Date of Award

Summer 8-7-2018

Degree Type


Degree Name

Doctor of Philosophy (PhD)


Public Management and Policy

First Advisor

Christine H. Roch

Second Advisor

Barry T. Hirsch

Third Advisor

Gregory B. Lewis

Fourth Advisor

Ross Rubenstein

Fifth Advisor

Tim R. Sass


Enrollment in education programs has declined substantially in the U.S. over the last few decades, but little empirical evidence addresses the factors driving this decline. This dissertation examines two potential factors, whether government policies such as school accountability and teacher prep performance assessment have discouraged individuals from pursuing teaching as a career.

The first chapter introduces the dissertation and summarizes the key findings. The second chapter tests the effects of No Child Left Behind (NCLB) on individuals’ decisions to enter the teaching profession. Opponents of NCLB, and of school accountability systems in general, argue that these systems undermine teaching as a stable and attractive career, discouraging individuals from becoming teachers. I examine whether NCLB has affected enrollment and degrees awarded in education programs. Using a Difference-in-Differences (DID) design, I compare enrollments and degrees awarded in education programs in states with accountability systems prior to NCLB to the same outcomes in states without prior accountability systems, before and after the introduction of NCLB. The results suggest that NCLB has had little or no effect on either enrollment or degrees awarded in education programs. However, NCLB significantly reduced minority enrollment in education programs by more than 3 percentage points.

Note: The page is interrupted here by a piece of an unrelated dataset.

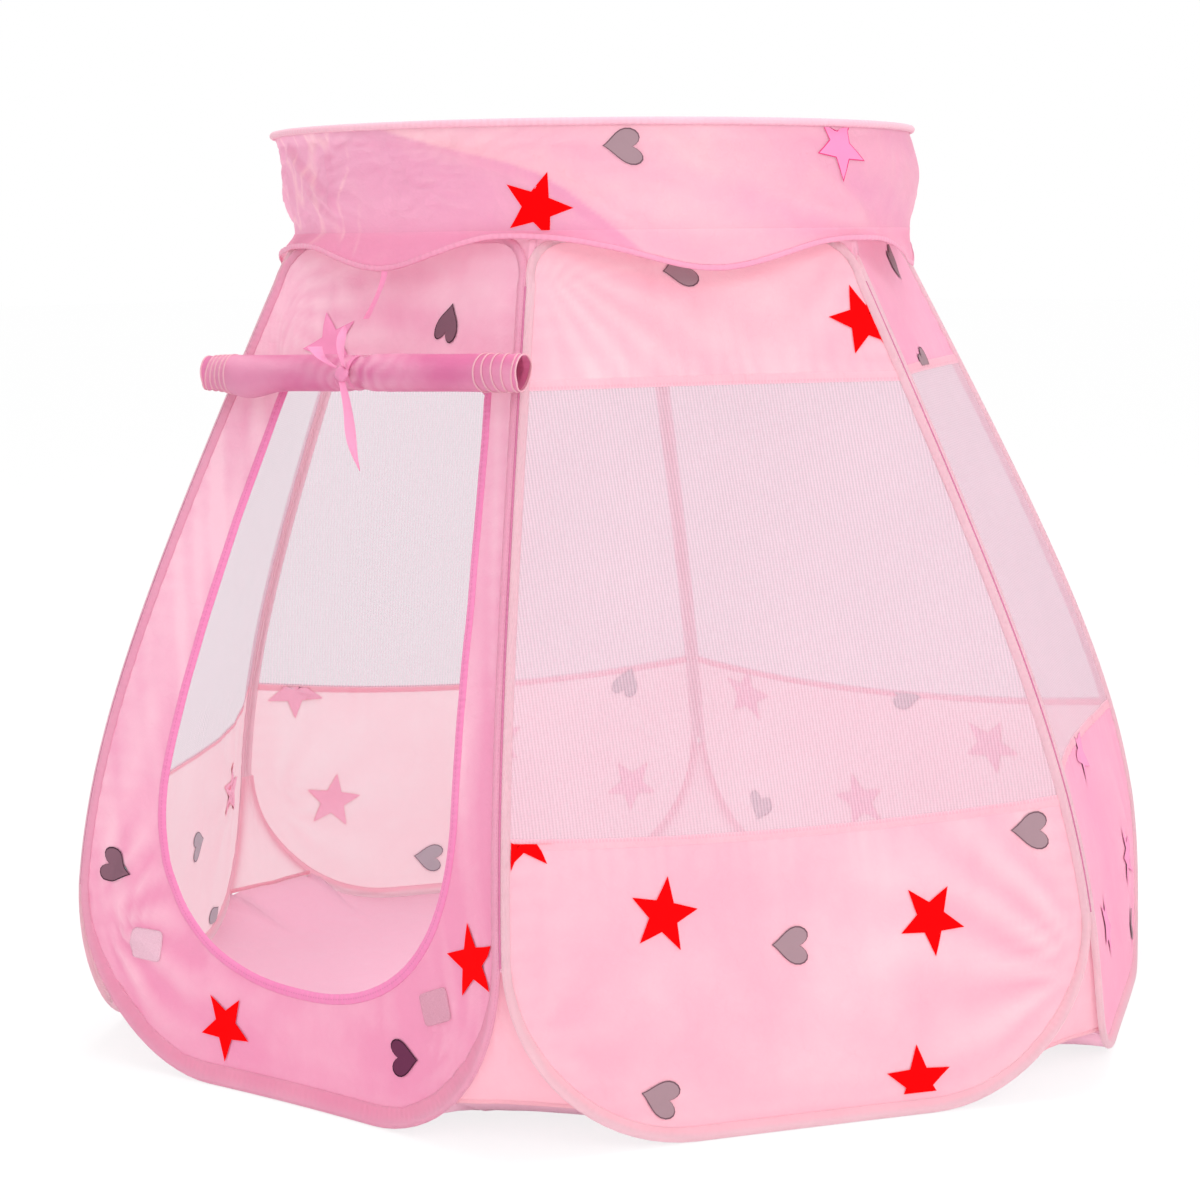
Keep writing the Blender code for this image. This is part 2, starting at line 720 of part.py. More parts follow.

The third chapter investigates whether imposing new performance assessment requirements on teacher candidates in education programs affects their college outcomes. Starting from September 2015, Georgia required all teacher candidates to pass a teacher performance assessment exam in order to be certified. This chapter examines whether these requirements affect students’ persistence in college, attrition from education programs, or the likelihood of graduating within four years. The findings indicate that teacher prep performance assessment has little or no impact on college outcomes of students in education programs relative to other students.

The fourth chapter examines the demographic characteristics and career paths of former teachers. I also explore the factors that affect former teachers’ decisions to return to teaching. Although former teachers represent an important source of teacher supply in the U.S., little attention has been paid to understanding the decisions of former teachers to re-enter teaching. Using restricted-use data that follows a cohort of new teachers for five years after starting their careers, I find that former teachers who work in large schools, high schools, and schools with large percentages of minority students are less likely to return to teaching after their initial exit. Teachers who left schools because of pregnancy or change in residence are more likely to re-enter the profession.